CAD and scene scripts

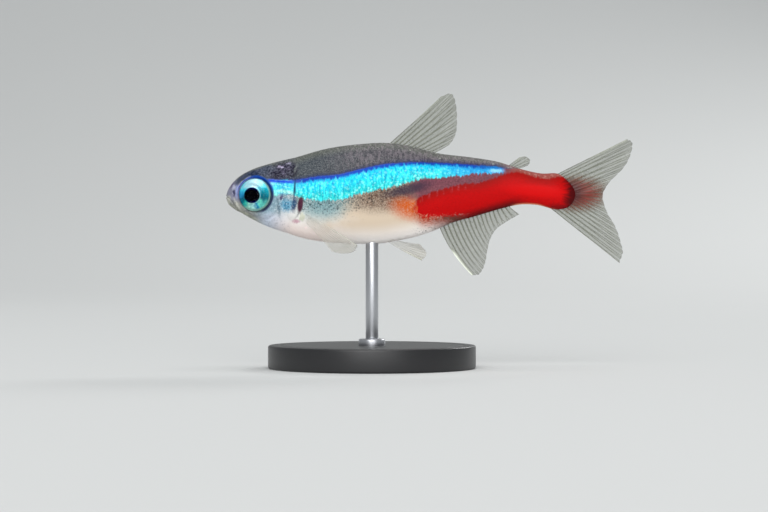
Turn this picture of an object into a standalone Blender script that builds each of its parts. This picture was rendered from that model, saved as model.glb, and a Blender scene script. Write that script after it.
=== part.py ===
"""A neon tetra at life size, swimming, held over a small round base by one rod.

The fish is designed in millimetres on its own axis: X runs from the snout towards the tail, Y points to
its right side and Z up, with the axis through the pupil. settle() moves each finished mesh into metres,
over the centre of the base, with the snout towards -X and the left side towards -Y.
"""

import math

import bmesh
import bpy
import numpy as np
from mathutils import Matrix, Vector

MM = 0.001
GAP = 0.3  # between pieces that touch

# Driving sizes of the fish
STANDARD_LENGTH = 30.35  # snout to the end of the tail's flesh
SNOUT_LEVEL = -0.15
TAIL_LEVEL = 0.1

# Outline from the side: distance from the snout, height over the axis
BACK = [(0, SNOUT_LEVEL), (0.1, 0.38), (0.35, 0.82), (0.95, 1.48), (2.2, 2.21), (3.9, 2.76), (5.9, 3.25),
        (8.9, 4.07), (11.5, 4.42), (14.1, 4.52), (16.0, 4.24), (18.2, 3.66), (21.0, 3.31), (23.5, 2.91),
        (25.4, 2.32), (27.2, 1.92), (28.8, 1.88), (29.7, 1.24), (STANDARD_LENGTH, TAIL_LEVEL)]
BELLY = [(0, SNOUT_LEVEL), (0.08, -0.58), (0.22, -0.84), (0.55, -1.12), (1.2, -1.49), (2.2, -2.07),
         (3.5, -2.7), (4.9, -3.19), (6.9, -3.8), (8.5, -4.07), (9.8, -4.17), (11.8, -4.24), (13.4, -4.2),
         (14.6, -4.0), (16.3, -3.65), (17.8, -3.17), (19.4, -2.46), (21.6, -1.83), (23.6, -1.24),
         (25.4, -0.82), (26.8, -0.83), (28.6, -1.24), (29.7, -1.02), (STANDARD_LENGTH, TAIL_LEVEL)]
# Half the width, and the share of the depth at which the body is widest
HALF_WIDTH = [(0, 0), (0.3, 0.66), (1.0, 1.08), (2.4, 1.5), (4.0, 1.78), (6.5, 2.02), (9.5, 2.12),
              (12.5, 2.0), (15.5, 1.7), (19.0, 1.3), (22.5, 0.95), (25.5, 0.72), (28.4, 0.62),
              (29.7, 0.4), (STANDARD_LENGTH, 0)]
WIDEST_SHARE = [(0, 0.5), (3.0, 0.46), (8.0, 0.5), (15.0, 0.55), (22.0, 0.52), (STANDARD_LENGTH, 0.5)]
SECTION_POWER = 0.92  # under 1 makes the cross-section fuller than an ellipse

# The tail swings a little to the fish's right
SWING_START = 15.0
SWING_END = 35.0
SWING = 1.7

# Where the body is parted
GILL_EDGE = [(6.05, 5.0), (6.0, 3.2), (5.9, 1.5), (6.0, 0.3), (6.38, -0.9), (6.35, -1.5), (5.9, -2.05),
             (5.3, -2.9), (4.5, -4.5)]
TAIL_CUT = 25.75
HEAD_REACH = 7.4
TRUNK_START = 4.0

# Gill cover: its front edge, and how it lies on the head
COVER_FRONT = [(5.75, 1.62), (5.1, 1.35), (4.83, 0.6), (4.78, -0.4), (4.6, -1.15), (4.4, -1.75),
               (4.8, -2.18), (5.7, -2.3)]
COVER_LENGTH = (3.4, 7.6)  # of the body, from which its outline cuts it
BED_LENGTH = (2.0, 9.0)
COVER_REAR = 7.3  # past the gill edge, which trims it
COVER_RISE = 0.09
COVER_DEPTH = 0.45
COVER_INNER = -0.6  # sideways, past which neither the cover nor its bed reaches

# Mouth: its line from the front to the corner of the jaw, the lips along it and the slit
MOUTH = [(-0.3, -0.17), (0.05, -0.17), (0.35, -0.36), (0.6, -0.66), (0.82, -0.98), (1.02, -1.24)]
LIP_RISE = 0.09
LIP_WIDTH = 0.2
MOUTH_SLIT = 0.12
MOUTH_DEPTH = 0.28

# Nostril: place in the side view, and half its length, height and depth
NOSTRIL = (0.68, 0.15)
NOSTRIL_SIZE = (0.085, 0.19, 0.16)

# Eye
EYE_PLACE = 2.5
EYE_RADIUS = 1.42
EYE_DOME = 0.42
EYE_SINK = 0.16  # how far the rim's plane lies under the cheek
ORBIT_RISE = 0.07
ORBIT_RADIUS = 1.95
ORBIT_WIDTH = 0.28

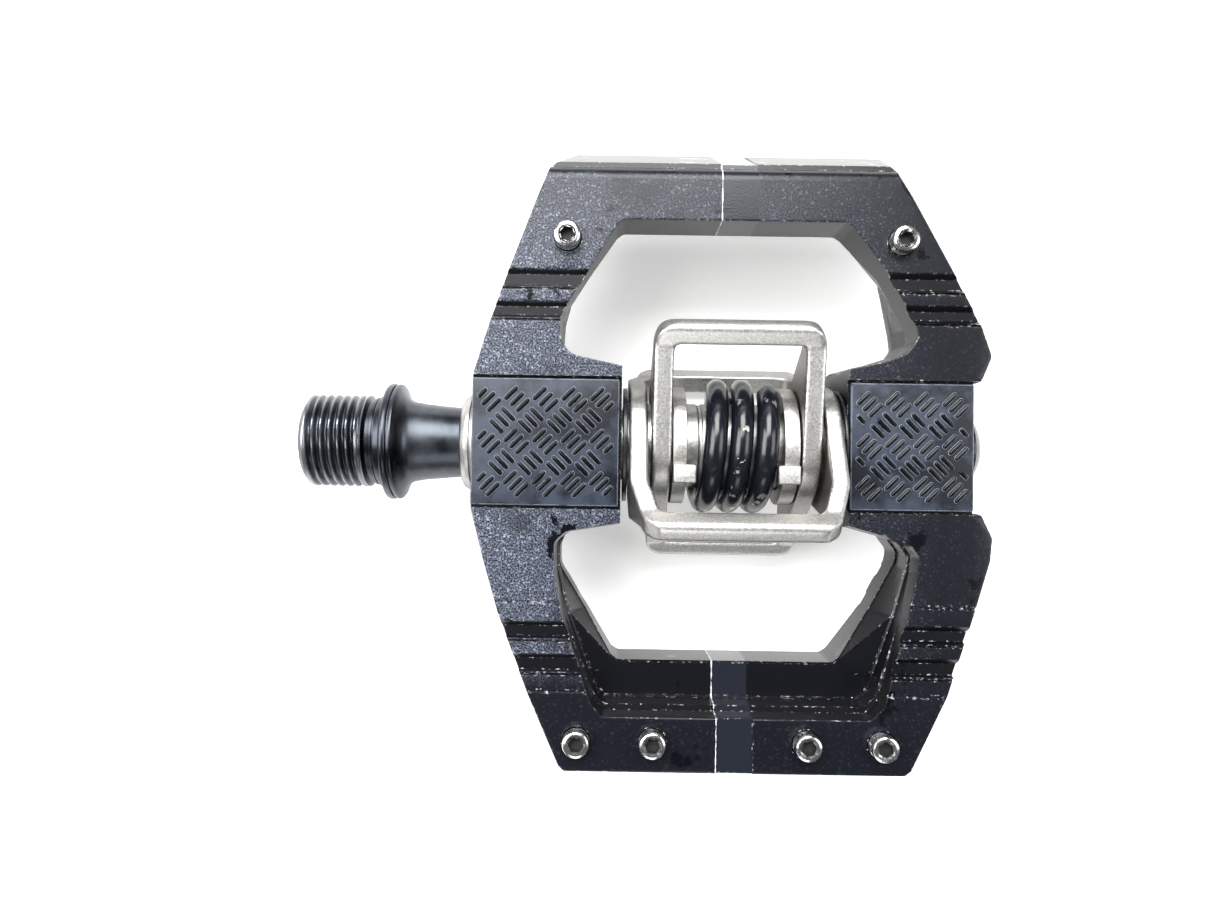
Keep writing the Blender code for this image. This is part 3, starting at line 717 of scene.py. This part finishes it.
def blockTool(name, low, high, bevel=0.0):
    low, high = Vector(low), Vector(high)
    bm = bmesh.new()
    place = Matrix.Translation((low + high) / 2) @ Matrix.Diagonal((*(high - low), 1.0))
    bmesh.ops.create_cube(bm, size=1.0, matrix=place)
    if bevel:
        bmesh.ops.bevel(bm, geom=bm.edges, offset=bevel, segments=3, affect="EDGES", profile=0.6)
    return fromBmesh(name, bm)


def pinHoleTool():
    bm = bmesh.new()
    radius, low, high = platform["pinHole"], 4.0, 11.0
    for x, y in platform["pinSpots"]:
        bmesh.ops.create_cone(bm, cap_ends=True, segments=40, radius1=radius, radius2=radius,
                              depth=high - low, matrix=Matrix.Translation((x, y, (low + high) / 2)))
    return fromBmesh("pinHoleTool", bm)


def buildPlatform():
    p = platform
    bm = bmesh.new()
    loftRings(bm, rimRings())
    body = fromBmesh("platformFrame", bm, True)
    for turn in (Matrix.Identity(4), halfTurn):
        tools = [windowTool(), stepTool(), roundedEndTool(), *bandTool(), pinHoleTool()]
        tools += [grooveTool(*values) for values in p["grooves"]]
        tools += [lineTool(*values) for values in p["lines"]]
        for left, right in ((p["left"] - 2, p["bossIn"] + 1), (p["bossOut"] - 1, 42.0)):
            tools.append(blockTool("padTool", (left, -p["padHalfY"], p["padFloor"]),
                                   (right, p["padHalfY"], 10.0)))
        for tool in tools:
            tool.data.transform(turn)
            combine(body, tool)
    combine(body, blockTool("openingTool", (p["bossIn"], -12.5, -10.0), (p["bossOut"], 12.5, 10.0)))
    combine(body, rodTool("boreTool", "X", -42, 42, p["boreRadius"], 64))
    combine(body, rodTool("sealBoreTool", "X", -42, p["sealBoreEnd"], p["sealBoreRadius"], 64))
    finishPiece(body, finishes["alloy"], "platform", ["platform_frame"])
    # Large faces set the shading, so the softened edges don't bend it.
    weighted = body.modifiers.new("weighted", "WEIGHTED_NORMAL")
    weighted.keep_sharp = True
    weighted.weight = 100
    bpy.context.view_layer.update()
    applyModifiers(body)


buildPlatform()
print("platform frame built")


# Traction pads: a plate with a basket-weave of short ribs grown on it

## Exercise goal
Extract every line above containing the word "this".

## Task solution
Turn this picture of an object into a standalone Blender script that builds each of its parts. This picture was rendered from that model, saved as model.glb, and a Blender scene script. Write that script after it.
Keep writing the Blender code for this image. This is part 3, starting at line 717 of scene.py. This part finishes it.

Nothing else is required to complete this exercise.